The Society’s course was very thorough with some excellent content through the tutorial notes. There were useful regular supervision meetings with the course registrar, David Robinson, at Surrey Record Office at Richmond. What was lacking was ready contact with fellow students. There were no residential sessions. Facing the sheer volume of work, I organised a student meeting at Vestry House, meeting my student colleagues for the first time and enabling us as a group to raise issues with David Robinson and the Society’s Secretary, Rosemary Dunhill. I think at the time all found the meeting productive. It was helpful afterwards to know who to talk to amongst one’s fellow students and benefit from other’s experience.
I eventually took the exams with some course work still to do – but there was a relatively high drop-out rate from the course and it was difficult to get enough students ready at the same time to sit the exams together. After a trip to Sheffield I sat the exams with two fellow students and passed in 1986.
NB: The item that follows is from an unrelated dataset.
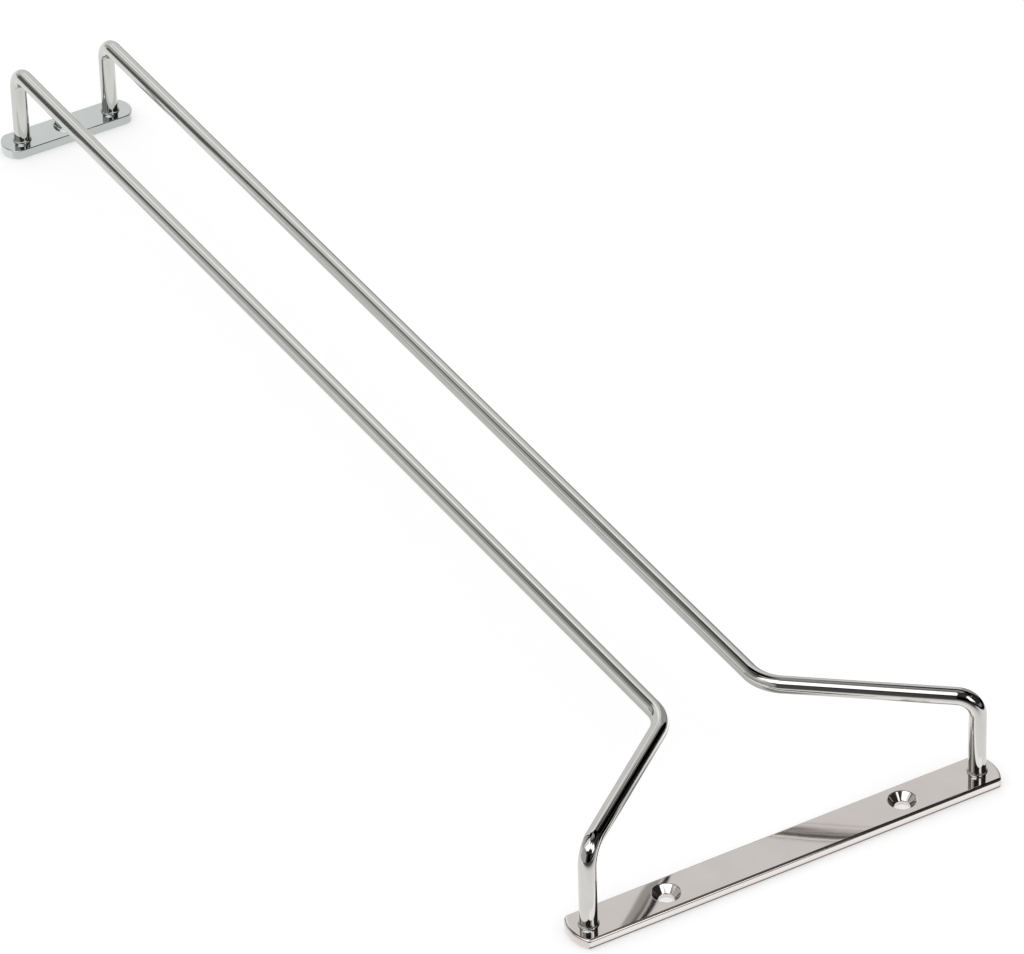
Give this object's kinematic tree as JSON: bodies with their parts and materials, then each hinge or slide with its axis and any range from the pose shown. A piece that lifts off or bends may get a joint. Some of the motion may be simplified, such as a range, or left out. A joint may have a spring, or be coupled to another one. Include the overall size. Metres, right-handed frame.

Do I regret my unorthodox route in to the profession? No, in that the librarianship was useful when it came to managing local history collections without a local history librarian, and despite having to live down the label of ‘bleedin’ librarian’ from one colleague, I made my choice about primary professional identity relatively early on. Both disciplines gave me a passion for what we look after, how we provide access to it, and how we promote it – and that included making proper provision for the management of the records of my employing body, even if the pressures of service position in the organisational structure and public service made my contribution less than comprehensive. And at this distance of time, it is a passion that still remains.